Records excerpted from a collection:
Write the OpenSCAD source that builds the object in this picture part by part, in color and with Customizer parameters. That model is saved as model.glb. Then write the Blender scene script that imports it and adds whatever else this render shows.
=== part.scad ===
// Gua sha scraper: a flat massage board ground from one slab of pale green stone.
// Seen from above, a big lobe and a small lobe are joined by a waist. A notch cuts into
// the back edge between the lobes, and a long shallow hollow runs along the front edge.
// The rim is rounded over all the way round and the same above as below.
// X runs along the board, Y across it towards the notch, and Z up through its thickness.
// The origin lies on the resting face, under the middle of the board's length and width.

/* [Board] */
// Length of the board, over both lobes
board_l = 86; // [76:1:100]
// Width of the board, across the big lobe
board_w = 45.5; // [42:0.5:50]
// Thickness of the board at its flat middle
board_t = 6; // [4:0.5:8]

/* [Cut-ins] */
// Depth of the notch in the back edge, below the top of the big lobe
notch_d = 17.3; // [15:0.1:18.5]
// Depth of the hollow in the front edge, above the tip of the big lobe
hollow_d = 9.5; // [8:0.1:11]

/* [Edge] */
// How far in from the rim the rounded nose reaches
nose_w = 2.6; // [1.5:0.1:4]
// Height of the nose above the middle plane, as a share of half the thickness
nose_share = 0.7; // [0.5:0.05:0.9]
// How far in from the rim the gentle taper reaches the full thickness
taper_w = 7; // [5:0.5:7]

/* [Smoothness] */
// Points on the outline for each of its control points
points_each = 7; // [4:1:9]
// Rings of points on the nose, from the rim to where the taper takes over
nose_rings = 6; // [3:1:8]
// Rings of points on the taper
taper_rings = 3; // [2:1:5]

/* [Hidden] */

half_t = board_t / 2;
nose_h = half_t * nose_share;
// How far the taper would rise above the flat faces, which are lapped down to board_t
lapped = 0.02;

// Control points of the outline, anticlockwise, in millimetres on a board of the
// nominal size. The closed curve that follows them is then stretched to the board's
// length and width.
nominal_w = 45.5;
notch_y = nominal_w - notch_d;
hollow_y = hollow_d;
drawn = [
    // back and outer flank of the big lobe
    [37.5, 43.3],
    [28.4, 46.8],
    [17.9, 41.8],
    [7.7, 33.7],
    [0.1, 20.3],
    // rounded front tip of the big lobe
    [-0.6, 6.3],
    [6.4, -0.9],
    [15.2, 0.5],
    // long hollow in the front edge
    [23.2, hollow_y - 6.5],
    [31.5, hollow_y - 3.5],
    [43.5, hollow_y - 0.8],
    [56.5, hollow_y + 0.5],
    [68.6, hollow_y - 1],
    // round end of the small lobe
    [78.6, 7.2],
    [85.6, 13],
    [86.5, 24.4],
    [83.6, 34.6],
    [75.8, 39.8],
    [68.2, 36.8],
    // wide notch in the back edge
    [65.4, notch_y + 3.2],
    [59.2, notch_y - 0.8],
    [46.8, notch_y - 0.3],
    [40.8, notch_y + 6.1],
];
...
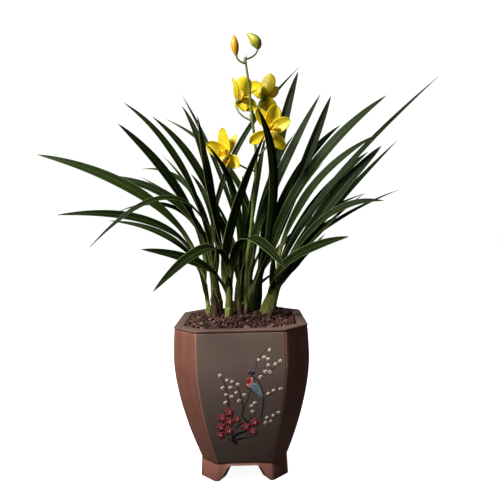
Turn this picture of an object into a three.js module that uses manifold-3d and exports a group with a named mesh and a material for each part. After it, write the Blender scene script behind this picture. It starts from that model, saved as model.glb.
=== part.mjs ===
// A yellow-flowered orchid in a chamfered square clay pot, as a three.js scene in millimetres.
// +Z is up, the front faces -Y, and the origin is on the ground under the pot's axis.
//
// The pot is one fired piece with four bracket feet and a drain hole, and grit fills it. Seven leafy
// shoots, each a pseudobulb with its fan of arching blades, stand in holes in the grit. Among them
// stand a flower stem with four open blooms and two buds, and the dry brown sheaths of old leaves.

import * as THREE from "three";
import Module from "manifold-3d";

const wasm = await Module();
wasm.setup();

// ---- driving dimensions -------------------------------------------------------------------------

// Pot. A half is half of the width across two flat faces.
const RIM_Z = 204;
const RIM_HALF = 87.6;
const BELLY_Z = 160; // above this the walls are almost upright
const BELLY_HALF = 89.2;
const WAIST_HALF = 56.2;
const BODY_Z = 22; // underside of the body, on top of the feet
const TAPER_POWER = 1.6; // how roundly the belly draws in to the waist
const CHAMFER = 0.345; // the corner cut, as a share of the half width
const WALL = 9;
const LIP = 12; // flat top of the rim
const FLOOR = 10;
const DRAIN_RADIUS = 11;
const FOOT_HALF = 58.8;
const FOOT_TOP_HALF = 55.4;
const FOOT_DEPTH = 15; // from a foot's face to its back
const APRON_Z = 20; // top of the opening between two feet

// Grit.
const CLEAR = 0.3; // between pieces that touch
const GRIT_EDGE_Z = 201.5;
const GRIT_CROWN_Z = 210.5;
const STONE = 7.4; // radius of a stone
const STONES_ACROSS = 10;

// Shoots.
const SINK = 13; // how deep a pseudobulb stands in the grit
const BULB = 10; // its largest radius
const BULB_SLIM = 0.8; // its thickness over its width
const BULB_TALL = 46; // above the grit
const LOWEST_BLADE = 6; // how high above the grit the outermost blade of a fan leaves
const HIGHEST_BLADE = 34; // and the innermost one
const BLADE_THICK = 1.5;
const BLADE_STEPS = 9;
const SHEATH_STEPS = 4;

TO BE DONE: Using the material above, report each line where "object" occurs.

SOLVED PROBLEM:
Write the OpenSCAD source that builds the object in this picture part by part, in color and with Customizer parameters. That model is saved as model.glb. Then write the Blender scene script that imports it and adds whatever else this render shows.
Turn this picture of an object into a three.js module that uses manifold-3d and exports a group with a named mesh and a material for each part. After it, write the Blender scene script behind this picture. It starts from that model, saved as model.glb.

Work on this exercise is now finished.